We have a post office where I sometimes spot Wallace Shawn, from “My Dinner with Andre,” looking unkempt and sounding nasal-y as he mails off his packages. We have a deli with a great salad bar, a grocery store, a Joe’s coffee shop, a lively hairdresser and a barbershop, even a podiatrist. And if you don’t want to take an elevator to the ground floor and venture outdoors, most anything can be delivered. This is the New York City that many experience some version of, and part of why it’s heralded as great. A city block is a neighborhood with everything you could want in your day-to-day life mere seconds away. Everything else is a subway ride away, though I prefer to walk.

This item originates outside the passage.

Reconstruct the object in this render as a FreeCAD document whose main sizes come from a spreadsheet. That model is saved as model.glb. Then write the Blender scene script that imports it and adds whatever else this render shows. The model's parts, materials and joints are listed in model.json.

Jim moved here 40 years ago. 1974. It was a rough neighborhood back then, but things have evolved. Chelsea now boasts a five-star quality of life, with high rises sprouting up everywhere to take advantage of all the perks. Banks and drug stores populate many of the corner lots, the High Line is half block away, and scores of galleries draw boatloads of well-to-do people from all over the world. Chelsea Piers, a block away on the Hudson River, has a state-of-the-art athletic club that hangs out over the river. Cruise ships, always a spectacular sight, come and go. There’s a driving range, skate board park, a carousel, and yachts owned by people like Diane Von Furstenberg. Jim’s rent stabilized apartment has positioned us in a place that, while quite extraordinary, feels pre-destined: banks, luxury housing that crowds out the High Line’s sun, yet another yogurt shop. There are few surprises here.
Before our neighborhood gas station was demolished
to make room for more luxury apartments,
some artists erected this installation.
I ask New Yorkers, “What do you mean when you say you love ‘the energy’ of NYC?”
Is it the honking roil of traffic, the masses crammed on street corners waiting to cross, the lines at Trader Joe’s that are so long they are delineated by workers holding up big signs that say, “Line Starts Here” or is it the palpable stress every time the monthly rent bills come in the mail?
Again: What is meant by New York City’s energy? What am I missing? Or has it come and gone?
I finally glimpsed what people are talking about. I went with Jim to an industrial section of Williamsburg, in Brooklyn, to look at a window restoration job. The building is an old three-story farmhouse — a gem — hidden in the middle of hundreds, if not thousands, of run down factory buildings. Many of the buildings are empty and others are taken up with a mix of small businesses like a one-man upholstery shop, party spaces in warehouses and trades like window making. I saw a smattering of artist studios taking hold, surrounded by an exuberance of graffiti. And then, of course, this holdout farmhouse that’s about to become a gorgeous organic restaurant imagined by two young restaurateurs from Sydney, Australia.
You can feel that something about to happen and it’s that promise, that creative force amassing in this blank canvas of a neighborhood, that’s utterly thrilling. It makes you want to stake a claim — so that when we met with the young couple with the pages of dreamy architectural drawings, I said to Jim, “Let’s help them make this happen.”